■ Material:
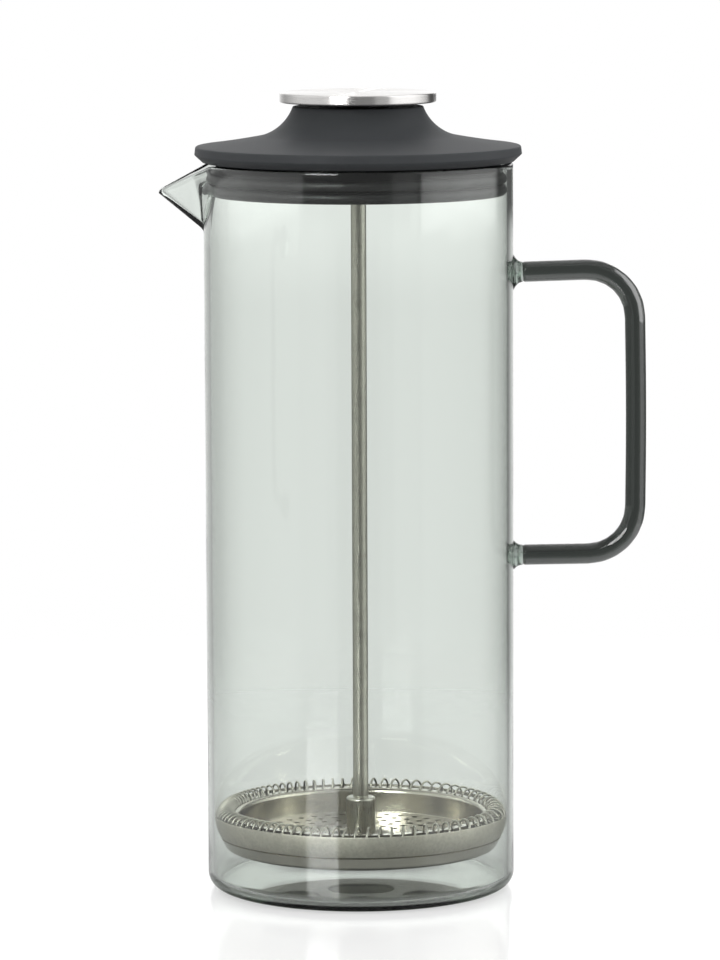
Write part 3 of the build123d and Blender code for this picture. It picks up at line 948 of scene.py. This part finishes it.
def boss_profile():
    """Collar under the knob."""
    corners = (
        (THREAD_HOLE, boss_low[2]),
        (boss_high[0], boss_low[2]),
        (boss_high[0], boss_high[2]),
        (THREAD_HOLE, boss_high[2]),
    )
    return rounded(corners, [STEEL_ROUND] * 4, closed=True)


def rod_profile():
    """Straight rod with softened ends."""
    corners = ((0, rod_low[2]), (rod_high[0], rod_low[2]), (rod_high[0], rod_high[2]), (0, rod_high[2]))
    return rounded(corners, (0, STEEL_ROUND, STEEL_ROUND, 0))


# ================================================================= filter
def hub_profile():
    """Hub with a blind threaded hole above and a stud below."""
    hub_base = hub_high[2] - HUB_HEIGHT
    corners = (
        (0, hub_high[2] - THREAD_DEPTH),
        (THREAD_HOLE, hub_high[2] - THREAD_DEPTH),
        (THREAD_HOLE, hub_high[2]),
        (hub_high[0], hub_high[2]),
        (hub_high[0], hub_base),
        (rod_high[0], hub_base),
        (rod_high[0], hub_low[2]),
        (0, hub_low[2]),
    )
    radii = (0, THREAD_ROUND, STEEL_ROUND, HUB_ROUND, STEEL_ROUND, THREAD_ROUND, STEEL_ROUND, 0)
    return rounded(corners, radii)


def coil_grid():
    """Endless wire wound round the rim: a turn's angle a grows by a full turn for each of the coil's turns.

    radius = coil radius + turn radius * cos a, height = coil plane + turn radius * sin a, and the angle
    round the rim is e + crowding * sin e, where e grows evenly, so that the turns crowd on the beak's side.
    """
    a = np.linspace(0, 2 * np.pi * COIL_TURNS, COIL_TURNS * COIL_STEPS, endpoint=False)
    even = a / COIL_TURNS
    angle = even + COIL_CROWDING * np.sin(even)
    outwards = np.stack((np.cos(angle), np.sin(angle), 0 * angle), axis=-1)
    upwards = np.array((0.0, 0.0, 1.0))
    spoke = np.cos(a)[:, None] * outwards + np.sin(a)[:, None] * upwards
    path = COIL_RADIUS * outwards + COIL_PLANE * upwards + COIL_TURN_RADIUS * spoke
    return drawn(path, np.full(len(path), COIL_WIRE / 2), spoke, COIL_COLUMNS, ring=True)


def screen_profile():
    """Wire cloth: flat on the cross plate, up inside its wall, over its rim and round the coil to a hem."""
    base, plate_base = screen_low[2], cross_low[2]
    flare = cross_high[0] - CROSS_BASE_RADIUS
    run = np.hypot(flare, CROSS_DEPTH)
    slant = flare / CROSS_DEPTH
    wall_foot = CROSS_BASE_RADIUS - (CROSS_THICKNESS + SCREEN_GAP) * run / CROSS_DEPTH
    lip = plate_base + CROSS_DEPTH + CROSS_THICKNESS * flare / run + SCREEN_GAP
    corners = (
        (SCREEN_HOLE, base),
        (wall_foot + (base - plate_base) * slant, base),
        (wall_foot + (lip - plate_base) * slant, lip),
        (cross_high[0], lip),
    )
    lower = rounded(corners, (0, SCREEN_FOOT_ROUND, SCREEN_GAP, 0))
    bowl, _ = tangent_arc((screen_high[0], COIL_PLANE), (0, -1), (cross_high[0], lip), SCREEN_BOWL_STEPS)
    hem = (screen_high[0], COIL_PLANE + SCREEN_HEM)
    return thickened(np.vstack((lower, bowl[::-1][1:], hem)), SCREEN_THICKNESS)


# ================================================================= dressing
def dress(piece, body, slot, material, *nodes):
    """Gives a new piece its finish and its body, and hides the CAD nodes that it stands for."""
    piece.data.materials.append(material)
    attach(piece, body)
    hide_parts(*nodes)


def finish_node(name, material):
    """Gives a CAD node that stays its finish."""
    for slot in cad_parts[name].material_slots:
        slot.material = material


def make_press():
    """All pieces, from the table up."""
    beaker_glass = tinted_glass(
        "beaker_glass", BEAKER_TINT, BEAKER_DENSITY, surface=BEAKER_SURFACE, cover=clear_corner
    )
    handle_glass = tinted_glass("handle_glass", HANDLE_TINT, HANDLE_DENSITY, gloss=handle_gloss)
    foot_glass = tinted_glass("foot_glass", FOOT_TINT, FOOT_DENSITY)
    rubber = black_moulding("soft_rubber", level=27, roughness=0.34)
    plastic = black_moulding("plug_plastic", level=27, roughness=0.4)
    coating = black_moulding("boss_coating", level=27, roughness=0.3)
    knob_steel = brushed_steel(
        "knob_steel",
        bright=(228, 227, 225),
        dull=(212, 210, 208),
        roughness=0.2,
        along=(0.3, 0.0, 6.0),
        depth=0.000004,
        stretch=0.9,
    )
    rod_steel = brushed_steel(
        "rod_steel", bright=(190, 188, 178), dull=(168, 166, 156), roughness=0.2, along=(6.0, 1.0, 0.15)
    )
    plate_steel = brushed_steel("plate_steel", bright=(192, 188, 177), dull=(174, 170, 159), roughness=0.13)

    beaker = skin("beaker", beaker_grid(), (0, 0, BASE_HOLLOW), (0, 0, GLASS_FLOOR))
    dress(beaker, "jug", "beaker_glass", beaker_glass, "glass_beaker")
    dress(make_handle(), "jug", "handle_glass", handle_glass, "glass_handle")
    for name, height, slope, radius in (
        ("handle_foot_top", HANDLE_TOP_WELD, HANDLE_TOP_SLOPE, WELD_TOP),
        ("handle_foot_bottom", HANDLE_BOTTOM_WELD, HANDLE_BOTTOM_SLOPE, WELD_BOTTOM),
    ):
        dress(make_foot(name, height, slope, radius), "jug", "beaker_glass", foot_glass, "glass_handle")
    dress(turned("cover", cover_profile(), LID_COLUMNS), "lid", "lid_matte", matte_cover(), "lid_shell")
    dress(turned("gasket", gasket_profile(), LID_COLUMNS), "lid", "silicone", rubber, "lid_gasket")
    finish_node("lid_plug", plastic)
    finish_node("rod_guide", plastic)
    dress(turned("disc", disc_profile(), KNOB_COLUMNS), "plunger", "knob_steel", knob_steel, "knob_disc")
    dress(turned("boss", boss_profile(), HUB_COLUMNS), "plunger", "boss_metal", coating, "knob_boss")
    dress(turned("rod", rod_profile(), ROD_COLUMNS), "plunger", "rod_steel", rod_steel, "plunger_rod")
    dress(turned("hub", hub_profile(), HUB_COLUMNS), "filter", "rod_steel", rod_steel, "filter_hub")
    dress(skin("coil", coil_grid(), ring=True), "filter", "spring_steel", spring_wire(), "coil_spring")
    screen = turned("screen", screen_profile(), SCREEN_COLUMNS)
    dress(screen, "filter", "mesh_steel", woven_steel(), "mesh_screen")
    for name in ("coil_plate", "cross_plate", "clamp_nut"):
        finish_node(name, plate_steel)


# ================================================================= studio
def ring_light(finish, turn, stops):
    """Level in a direction round the press, from a ramp over the whole turn."""
    ramp = [((angle + 180) / 360, (*[level / BRIGHTEST] * 3, 1.0)) for angle, level in stops]
    share = (turn + 180.0) / 360
    return finish.node("ShaderNodeValToRGB", {"stops": ramp}, {0: share}) * BRIGHTEST


def studio_light(finish):
    """How bright the studio is in a direction, and that direction's angle above the horizon."""
    direction = finish.node("ShaderNodeTexCoord", output="Generated")
    x, y, z = finish.parts(direction)
    turn = finish.maths("ARCTAN2", x, -y) * DEGREES
    rise = finish.maths("ARCSINE", z) * DEGREES
    upper_share = finish.step(rise, *RING_SPLIT)
    upper = ring_light(finish, turn, UPPER_RING) * (1 - finish.step(rise, *UPPER_TOP))
    lower = ring_light(finish, turn, LOWER_RING)
    across = finish.step(turn, *STRIP_LEFT) * (1 - finish.step(turn, *STRIP_RIGHT))
    up = finish.step(rise, *STRIP_BOTTOM) * (1 - finish.step(rise, *STRIP_TOP))
    light = upper_share * upper + (1 - upper_share) * lower + across * up * STRIP_LEVEL
    behind = finish.step(turn.size(), *BACK_TURN) * finish.step(rise, *BACK_RISE) * BACK_LEVEL
    return light | behind | finish.step(rise, *OVERHEAD_RISE) * OVERHEAD_LEVEL, rise


def make_world():
    """White to the camera, a pale backdrop through glass, panels in reflections, and even fill light."""
    world = bpy.data.worlds.new("studio")
    bpy.context.scene.world = world
    finish = Finish(world)

    def ray(name):
        return finish.node("ShaderNodeLightPath", output=name)

    panels, rise = studio_light(finish)
    straight = (ray("Glossy Depth") < 0.5) * (ray("Diffuse Depth") < 0.5)
    through = ray("Is Transmission Ray") * straight
    mirrored = (ray("Is Glossy Ray") | ray("Is Transmission Ray")) * (ray("Diffuse Depth") < 0.5)
    backdrop = BACKDROP_LOW + (BACKDROP_HIGH - BACKDROP_LOW) * finish.step(rise, *BACKDROP_SPLIT)
    seen = backdrop * (SEE_THROUGH + (1 - SEE_THROUGH) * panels)
    level = through * seen + (1 - through) * (mirrored * panels + (1 - mirrored) * FILL_LEVEL)
    camera = ray("Is Camera Ray")
    level = camera + (1 - camera) * level
    background = finish.node("ShaderNodeBackground", None, {"Color": level, "Strength": 1.0})
    finish.node("ShaderNodeOutputWorld", None, {"Surface": background})


def make_lamp(name, place, size, power):
    """Square soft lamp that points at the middle of the press and doesn't show in reflections."""
    lamp = bpy.data.lights.new(name, "AREA")
    lamp.shape = "SQUARE"
    lamp.size = size
    lamp.energy = power
    holder = add_object(name, lamp)
    aim = Vector((0, 0, RIM_HEIGHT / 2)) - Vector(place)
    holder.matrix_world = Matrix.Translation(place) @ aim.to_track_quat("-Z", "Y").to_matrix().to_4x4()
    holder.visible_camera = False
    holder.visible_glossy = False
    holder.visible_transmission = False


def make_floor():
    """White glossy table with the press's shadow and faint mirror image, which fades out further away."""
    angle = full_turn(FLOOR_CORNERS)
    rim = FLOOR_RADIUS * pairs(np.cos(angle), np.sin(angle))
    points = np.column_stack((rim, np.full(len(rim), -FLOOR_DROP)))
    mesh = bpy.data.meshes.new("table")
    mesh.from_pydata(points.tolist(), [], [list(range(len(points)))])
    table = add_object("table", mesh)
    material, finish = new_finish("white_table")
    camera = finish.node("ShaderNodeLightPath", output="Is Camera Ray")
    _, (x, y, _) = finish.place()
    finish.surface(
        Base_Color=(TABLE_WHITE, TABLE_WHITE, TABLE_WHITE, 1.0),
        Roughness=TABLE_ROUGHNESS,
        Emission_Color=camera * TABLE_GLOW,
        Emission_Strength=1.0,
        Alpha=1 - finish.step(finish.from_axis(x, y), *TABLE_FADE),
    )
    mesh.materials.append(material)


def make_camera():
    """Long lens, a little above the press and looking slightly down."""
    lens = bpy.data.cameras.new("camera")
    lens.lens = CAMERA_LENS
    lens.clip_end = CAMERA_REACH
    camera = add_object("camera", lens)
    camera.matrix_world = (
        Matrix.Translation((CAMERA_SIDE, -CAMERA_DISTANCE, CAMERA_HEIGHT))
        @ Matrix.Rotation(np.pi / 2 - CAMERA_PITCH, 4, "X")
        @ Matrix.Rotation(CAMERA_ROLL, 4, "Z")
    )
    bpy.context.scene.camera = camera


make_camera()
make_world()
make_floor()
for lamp_name, lamp_place, lamp_size, lamp_power in LAMPS:
    make_lamp(lamp_name, lamp_place, lamp_size, lamp_power)
make_press()
bpy.context.scene.view_settings.view_transform = "Standard"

■ Task directions: Give back the listing exactly, please, from its first line to the line containing "return drawn(path, np.full(len(path), COIL_WIRE", inclusive, and nothing past that line.

■ Result for this task:
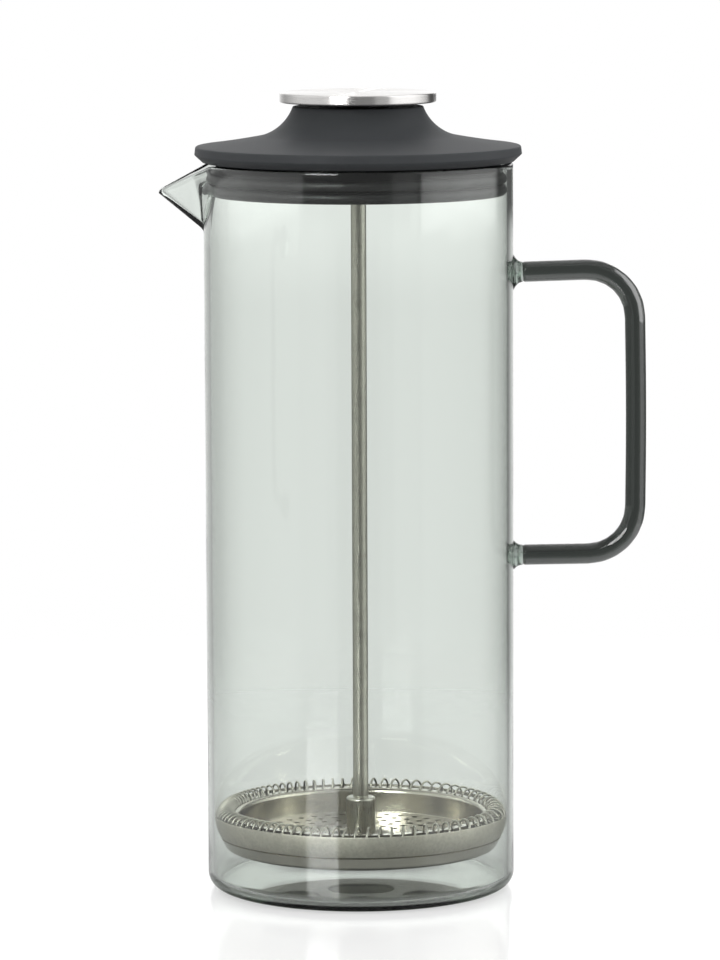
Write part 3 of the build123d and Blender code for this picture. It picks up at line 948 of scene.py. This part finishes it.
def boss_profile():
    """Collar under the knob."""
    corners = (
        (THREAD_HOLE, boss_low[2]),
        (boss_high[0], boss_low[2]),
        (boss_high[0], boss_high[2]),
        (THREAD_HOLE, boss_high[2]),
    )
    return rounded(corners, [STEEL_ROUND] * 4, closed=True)


def rod_profile():
    """Straight rod with softened ends."""
    corners = ((0, rod_low[2]), (rod_high[0], rod_low[2]), (rod_high[0], rod_high[2]), (0, rod_high[2]))
    return rounded(corners, (0, STEEL_ROUND, STEEL_ROUND, 0))


# ================================================================= filter
def hub_profile():
    """Hub with a blind threaded hole above and a stud below."""
    hub_base = hub_high[2] - HUB_HEIGHT
    corners = (
        (0, hub_high[2] - THREAD_DEPTH),
        (THREAD_HOLE, hub_high[2] - THREAD_DEPTH),
        (THREAD_HOLE, hub_high[2]),
        (hub_high[0], hub_high[2]),
        (hub_high[0], hub_base),
        (rod_high[0], hub_base),
        (rod_high[0], hub_low[2]),
        (0, hub_low[2]),
    )
    radii = (0, THREAD_ROUND, STEEL_ROUND, HUB_ROUND, STEEL_ROUND, THREAD_ROUND, STEEL_ROUND, 0)
    return rounded(corners, radii)


def coil_grid():
    """Endless wire wound round the rim: a turn's angle a grows by a full turn for each of the coil's turns.

    radius = coil radius + turn radius * cos a, height = coil plane + turn radius * sin a, and the angle
    round the rim is e + crowding * sin e, where e grows evenly, so that the turns crowd on the beak's side.
    """
    a = np.linspace(0, 2 * np.pi * COIL_TURNS, COIL_TURNS * COIL_STEPS, endpoint=False)
    even = a / COIL_TURNS
    angle = even + COIL_CROWDING * np.sin(even)
    outwards = np.stack((np.cos(angle), np.sin(angle), 0 * angle), axis=-1)
    upwards = np.array((0.0, 0.0, 1.0))
    spoke = np.cos(a)[:, None] * outwards + np.sin(a)[:, None] * upwards
    path = COIL_RADIUS * outwards + COIL_PLANE * upwards + COIL_TURN_RADIUS * spoke
    return drawn(path, np.full(len(path), COIL_WIRE / 2), spoke, COIL_COLUMNS, ring=True)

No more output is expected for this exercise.